In his short acceptance speech, Ruzowitzky paid graceful tribute to the great Jewish movie directors of his country’s past.

“There have been some great Austrian filmmakers working here, thinking of Billy Wilder, Fred Zinnemann, Otto Preminger,” he said. “Most of them had to leave my country because of the Nazis, so it sort of makes sense that the first Austrian movie to win an Oscar is about the Nazis’ crimes.”

In an earlier interview with JTA, Ruzowitzky went further.

“My grandparents on both sides were Nazis, or Nazi sympathizers, so I felt a special responsibility to deal with the Holocaust era,” he said. “I felt an equal responsibility not to exercise moral judgment on the Jews who collaborated in Operation Bernard.”

There was some solace in the success of Jewish creative talent at the 80th Academy Awards.

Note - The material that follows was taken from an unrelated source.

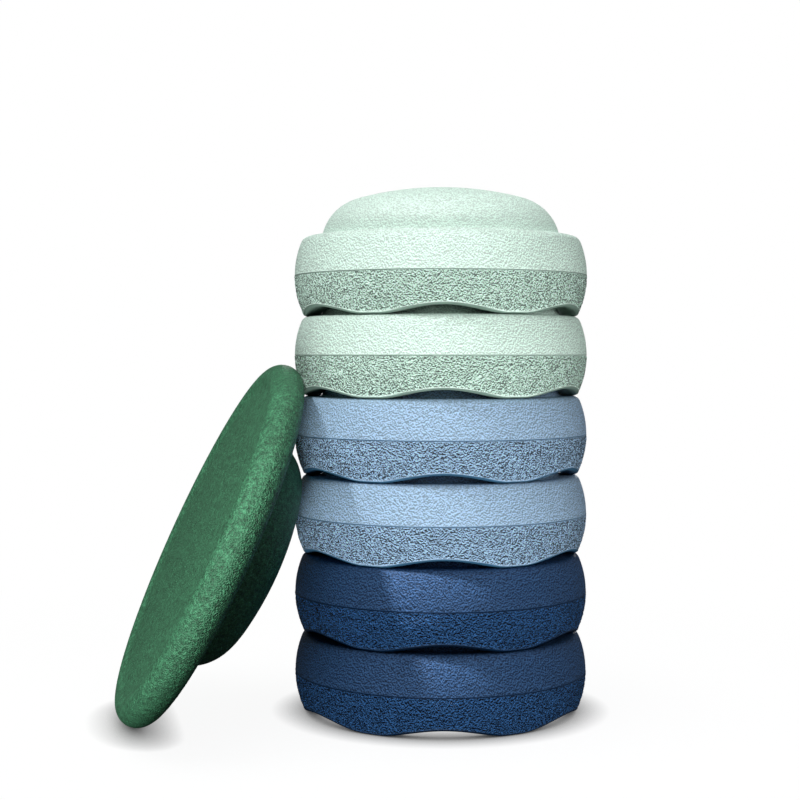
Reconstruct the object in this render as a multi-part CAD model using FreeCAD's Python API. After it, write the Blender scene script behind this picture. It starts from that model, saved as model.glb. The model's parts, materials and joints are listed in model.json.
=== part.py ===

Brothers Joel and Ethan Coen – who have signed on to bring Michael Chabon’s “The Yiddish Policemen’s Union” to the silver screen – were the big winners of the evening, capturing three Oscars for best picture, directing and adapted screenplay for their gritty contemporary Western, “No Country for Old Men.”

Britain’s Daniel Day-Lewis took acting honors as the greedy oil prospector in “There Will Be Blood.” Day-Lewis is the son of Jewish actress Jill Balcon and in his acceptance speech he thanked his grandfather, British film pioneer Sir Michael Balcon, as well as his wife, Rebecca, the daughter of the late playwright Arthur Miller.

Producer Eva Orner, an Australian native and Jewish day school graduate who now lives in New York, took home best-documentary honors for “Taxi to the Dark Side.” Filmed in Afghanistan, Iraq and Guantanamo Bay, the documentary investigates the death in custody of Dilawar, an Afghan taxi dricer who was found to have been abused while he was was chained to the ceiling of his U.S. cell in 2002.

“’Taxi’ is such an indictment of the U.S. Government and so critical,” Orner told the Australian Jewish News earlier this month. “People don’t protest any more, but maybe a movie can change their mind.”

On a lighter note, the host of this year’s Academy Awards ceremony, Jon Stewart, characteristically opened the event with a Jewish gag, noting that the Oscar contending film “Atonement” caught “the raw passion and sexuality of Yom Kippur.”

When the remark was greeted with applause, Stewart quipped, “Now we know where the Jews are in the audience.”